## Model Training and Initial Development

This Kaggle competition requires that submissions be made by running code and creating an output file from a Kaggle notebook.
I started by running a copy of the recommended tutorial notebook on Kaggle (https://www.kaggle.com/code/amyjang/monet-cyclegan-tutorial/notebook).

I let the notebook run to completion in an interactive session and tried to submit the result. At that point I learned that the run had taken 569 minutes, using a TPU, and that a maximum of 300 minutes run time was allowed for submission. I noted that the model had trained for 25 epochs. My second run was for 11 epochs, but again it ran too long at 307 minutes. My third run with 10 epochs ran in 300 minutes, and I was able to submit the result. This run produced a Kaggle score of 78.87916.

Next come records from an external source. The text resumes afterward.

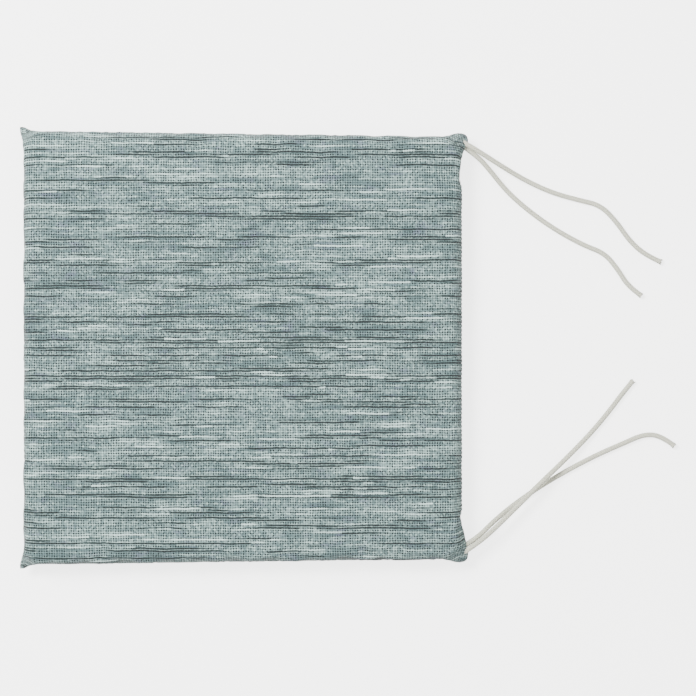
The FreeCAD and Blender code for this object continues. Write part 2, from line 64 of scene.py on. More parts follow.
class Wire:
    """A value, vector or colour that runs through a finish. Arithmetic on it adds Math nodes."""

    def __init__(self, finish, socket):
        self.finish = finish
        self.socket = socket

    def math(self, operation, *values):
        return self.finish.node("ShaderNodeMath", {"operation": operation}, dict(enumerate(values)))

    def __add__(self, other):
        return self.math("ADD", self, other)

    def __radd__(self, other):
        return self.math("ADD", other, self)

    def __sub__(self, other):
        return self.math("SUBTRACT", self, other)

    def __rsub__(self, other):
        return self.math("SUBTRACT", other, self)

    def __mul__(self, other):
        return self.math("MULTIPLY", self, other)

    def __rmul__(self, other):
        return self.math("MULTIPLY", other, self)

    def __mod__(self, other):
        return self.math("FLOORED_MODULO", self, other)

    def floor(self):
        return self.math("FLOOR", self)

    def fract(self):
        return self.math("FRACT", self)

    def size(self):
        return self.math("ABSOLUTE", self)

    def wave(self):
        return self.math("COSINE", self)

    def larger(self, other):
        return self.math("MAXIMUM", self, other)

    def stretch(self, low, high, to_low=0.0, to_high=1.0):
        """The value with low to high carried smoothly over to the new range."""
        ends = dict(enumerate((self, low, high, to_low, to_high)))
        return self.finish.node("ShaderNodeMapRange", {"interpolation_type": "SMOOTHSTEP"}, ends)


class Finish:
    """The nodes of one material, or of the room's light."""

    def __init__(self, name, kind="materials"):
        self.block = getattr(bpy.data, kind).new(name)
        self.block.use_nodes = True
        self.tree = self.block.node_tree
        self.tree.nodes.clear()

    def node(self, kind, settings=None, inputs=None, output=0):
        """One node, with its settings made and then its sockets filled, and the output that is asked for."""
        made = self.tree.nodes.new(kind)
        for name, value in (settings or {}).items():
            if name == "stops":
                for stop, (place, colour) in zip(made.color_ramp.elements, value):
                    stop.position = place
                    stop.color = colour
            else:
                setattr(made, name, value)
        for socket, value in (inputs or {}).items():
            if isinstance(value, Wire):
                self.tree.links.new(value.socket, made.inputs[socket])
            else:
                made.inputs[socket].default_value = value
        return Wire(self, made.outputs[output]) if made.outputs else None

    def blend(self, share, first, second):
        """Two colours mixed by a share from 0 to 1."""
        return self.node("ShaderNodeMix", {"data_type": "RGBA"}, {0: share, 6: first, 7: second}, output=2)

    def join(self, x, y, z=0.0):
        """A vector of three values."""
        return self.node("ShaderNodeCombineXYZ", None, {0: x, 1: y, 2: z})

    def noise(self, place, scale, detail=2.0, roughness=0.5):
        """Smooth noise from 0 to 1 at a place."""
        inputs = {"Vector": place, "Scale": scale, "Detail": detail, "Roughness": roughness}
        return self.node("ShaderNodeTexNoise", {"noise_dimensions": "3D"}, inputs)

    def chance(self, place):
        """A number from 0 to 1 that is the same all over a place's cell."""
        return self.node("ShaderNodeTexWhiteNoise", {"noise_dimensions": "3D"}, {"Vector": place})

    def flat_cut(self):
        """Where a point of a cloth or a cord was before it was sewn or laid, in metres, as two values."""
        place = self.node("ShaderNodeUVMap", {"uv_map": "cut"})
        x = self.node("ShaderNodeSeparateXYZ", None, {0: place})
        return x, self.node("ShaderNodeSeparateXYZ", None, {0: place}, output=1)

    def surface(self, colour, roughness, height=None, depth=0.0, **fixed):
        """The Principled shader and the output, with a bump of a real depth in metres."""
        inputs = {"Base Color": colour, "Roughness": roughness}
        inputs.update({name.replace("_", " "): value for name, value in fixed.items()})
        if height is not None:
            bump = {"Height": height, "Distance": depth, "Strength": 1.0}
            inputs["Normal"] = self.node("ShaderNodeBump", None, bump)
        shader = self.node("ShaderNodeBsdfPrincipled", None, inputs)
        self.node("ShaderNodeOutputMaterial", None, {"Surface": shader})
        return self.block


def lamp(name, place, aim, width, power):
    """A square soft lamp aimed at a point."""
    light = bpy.data.objects.new(name, bpy.data.lights.new(name, "AREA"))
    light.data.size = width
    light.data.energy = power
    light.location = place
    way = light.location - Vector(aim)
    light.rotation_euler = way.to_track_quat("Z", "Y").to_euler()
    bpy.context.scene.collection.objects.link(light)


lamp("key lamp", (-1.1, 0.9, 1.9), (0.05, 0.0, 0.0), 0.9, 112.0)
lamp("fill lamp", (1.2, -0.6, 2.2), (0.05, 0.0, 0.0), 1.6, 14.0)

def pale_room():
    """Even light from a pale room, dimmer below the floor."""
    finish = Finish("room", "worlds")
    way = finish.node("ShaderNodeTexCoord")
    height = finish.node("ShaderNodeSeparateXYZ", None, {0: way}, output=2)
    stops = ((0.0, (0.42, 0.42, 0.41, 1.0)), (0.45, (1.0, 1.0, 0.985, 1.0)))
    tone = finish.node("ShaderNodeValToRGB", {"stops": stops}, {0: height})
    glow = finish.node("ShaderNodeBackground", None, {"Color": tone, "Strength": 1.0})
    finish.node("ShaderNodeOutputWorld", None, {"Surface": glow})
    bpy.context.scene.world = finish.block


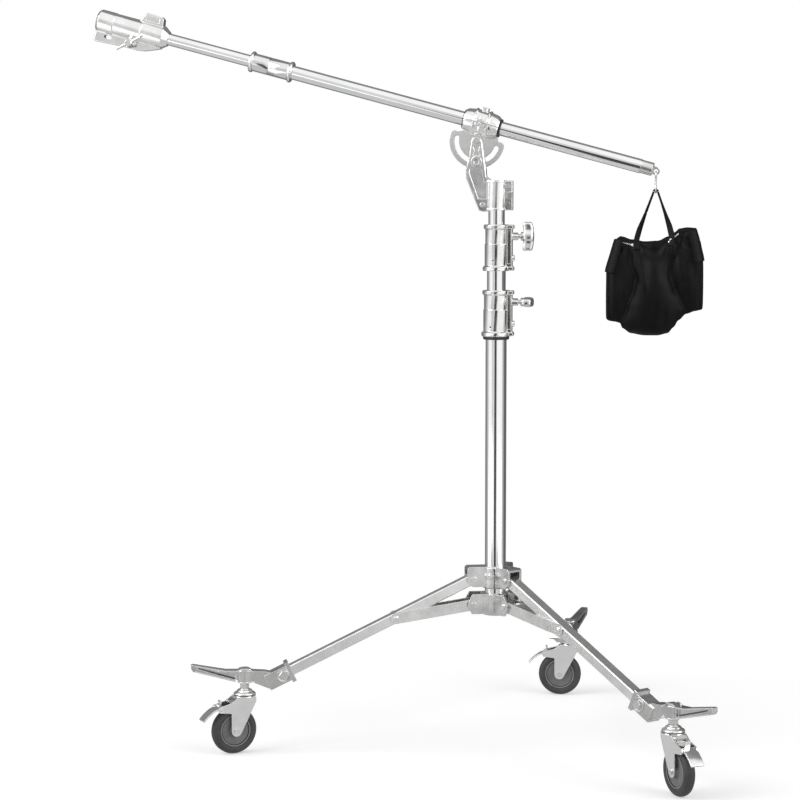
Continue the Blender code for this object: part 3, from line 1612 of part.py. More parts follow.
for half_name in ("saddle", "cap"):
    body = turned("barrel", barrel_profile, cast_metal, spin_axis="X", middle=axis_at)
    ears = block(
        "ears",
        (-0.0110, -lug_out, BOOM_RISE - 0.0085),
        (0.0110, lug_out, lug_top),
        cast_metal,
        bevel=0.002,
    )
    joined(body, ears)
    edge = BOOM_RISE - CLAMP_SPLIT / 2 if half_name == "saddle" else BOOM_RISE + CLAMP_SPLIT / 2
    if half_name == "saddle":
        away = block("away", (-0.1, -0.1, edge), (0.1, 0.1, edge + 0.1), cast_metal)
    else:
        away = block("away", (-0.1, -0.1, edge - 0.1), (0.1, 0.1, edge), cast_metal)
    cut(body, away)
    if half_name == "saddle":
        neck = block(
            "neck", (-0.030, -0.0070, 0.0150), (0.030, 0.0070, BOOM_RISE - 0.017), cast_metal, bevel=0.0015
        )
        joined(saddle, neck, body)
        for side in (-1, 1):
            cut(
                saddle,
                rod(
                    "relief",
                    (0, side * (plate_half + 0.0002), 0),
                    (0, side * (ARM_HALF + 0.0008), 0),
                    ARM_TOP_RADIUS + 0.0008,
                    cast_metal,
                    steps=ROUND_STEPS,
                ),
            )
    else:
        cap = body
pad_top = BOOM_RISE + CLAMP_PAD_RISE
pad = block(
    "pad",
    (-0.0060, -0.0100, BOOM_RISE + 0.020),
    (0.0080, 0.0100, pad_top),
    cast_metal,
    bevel=0.0012,
)
joined(cap, pad)
pocket_low = (-0.0025, -0.0125, pad_top - 0.0085)
pocket_high = (0.0045, -0.0080, pad_top - 0.0015)
cut(cap, block("pad_pocket", pocket_low, pocket_high, cast_metal))
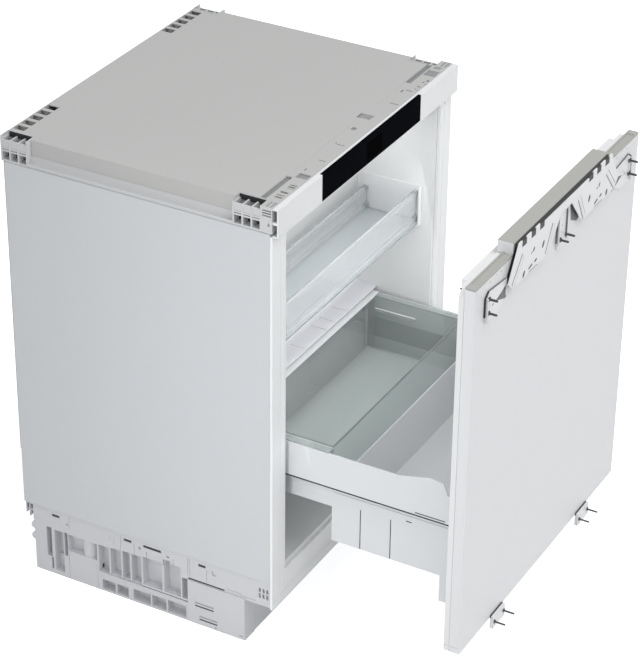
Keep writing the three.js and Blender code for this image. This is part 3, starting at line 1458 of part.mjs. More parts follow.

I then investigated some of the other public notebooks for this competition, looking for improvement suggestions, including this one: https://www.kaggle.com/code/victorsullivan/i-m-something-of-a-painter-myself/notebook .
I noted that the tutorial notebook used a batch size of one, and that many of the public notebooks were using a batch size of 32. Also the tutorial notebook was using tf.data.Dataset.zip to combine a sequence of 300 Monet images with a sequence of 7038 photos, and then training for a fixed number of epochs as in the following block of code.

In [None]:
cycle_gan_model.fit(
    tf.data.Dataset.zip((monet_ds, photo_ds)),
    epochs=25
)

Zipping the two data sets as above means that the training data was always the 300 Monet images and only the first 300 photos, repeated for every epoch. To use repeating data sets instead, I borrowed the following blocks of code from the VictorSullivan notebook:

In [None]:
BATCH_SIZE = 32

def get_gan_dataset(monet_files, photo_files, augment=None, repeat=True, shuffle=True, batch_size=1):

    monet_ds = load_dataset(monet_files)
    photo_ds = load_dataset(photo_files)
    
    if augment:
        monet_ds = monet_ds.map(augment, num_parallel_calls=AUTOTUNE)
        photo_ds = photo_ds.map(augment, num_parallel_calls=AUTOTUNE)

    if repeat:
        monet_ds = monet_ds.repeat()
        photo_ds = photo_ds.repeat()
        
#     if shuffle:
#         monet_ds = monet_ds.shuffle(2048)
#         photo_ds = photo_ds.shuffle(2048)
        
    monet_ds = monet_ds.batch(batch_size, drop_remainder=True)
    photo_ds = photo_ds.batch(batch_size, drop_remainder=True)
#     monet_ds = monet_ds.cache()
#     photo_ds = photo_ds.cache()
    monet_ds = monet_ds.prefetch(AUTOTUNE)
    photo_ds = photo_ds.prefetch(AUTOTUNE)
    
    gan_ds = tf.data.Dataset.zip((monet_ds, photo_ds))
    
    return gan_ds

final_data_set = get_gan_dataset(MONET_FILENAMES, PHOTO_FILENAMES, augment=None, 
                                 repeat=True, shuffle=True, batch_size=BATCH_SIZE)

Using the final_data_set for training this way means that the Monet images and photos will each be repeated indefinitely as required. When using a repeating data set this way, the step_per_epoch parameter is needed to determine how many batches are processesed for each epoch of training -- as in this example:

In [None]:
cycle_gan_model.fit(final_data_set, epochs=28, steps_per_epoch=1490)

With these changes, I ran the model for 30 epochs of 1500 batches each, and got an improved Kaggle score of 40.66223 and a run time of 137 minutes.

I think the improvement in score resulted from 2 factors:
    
* using the full set of photos instead of just the first 300
* effectively a lot more training time was availble because a batch size of 32 makes much more efficent use of the TPU versus a batch size of one.

Next we tried to improve the score by varying the the number of epochs or the total number of batches used for training. With the CycleGAN models it is hard to know how much training will give the best result. With a typical supervised learning problem we could use a validation loss score and early stopping to train just the right number of iterations and avoid overfitting. But with GAN models, the discriminators and generators are both improving as long as the losses stay relatively balanced. There is not an objective way to know when to stop based on the losses. I tried varying the lenght of training of this same model for a number of runs with the following results.

In [2]:
import pandas as pd
df = pd.read_excel('./kaggle_scores_01.xlsx')
display(df)

Unnamed: 0,Version Label,Epochs,Steps per Epoch,Training Batches,Kaggle Score
0,V5,30,1500,45000,40.66223
1,V7,40,1500,60000,41.00751
2,V11,34,1500,51000,42.23765
3,V12,28,1500,42000,38.89318
4,V14,26,1500,39000,45.92713
5,V15,29,1500,43500,50.3403
6,V17,27,1500,40500,41.37489
7,V18,28,1500,42000,38.36144
8,V19,28,1480,41440,40.81393
9,V20,28,1510,42280,40.3416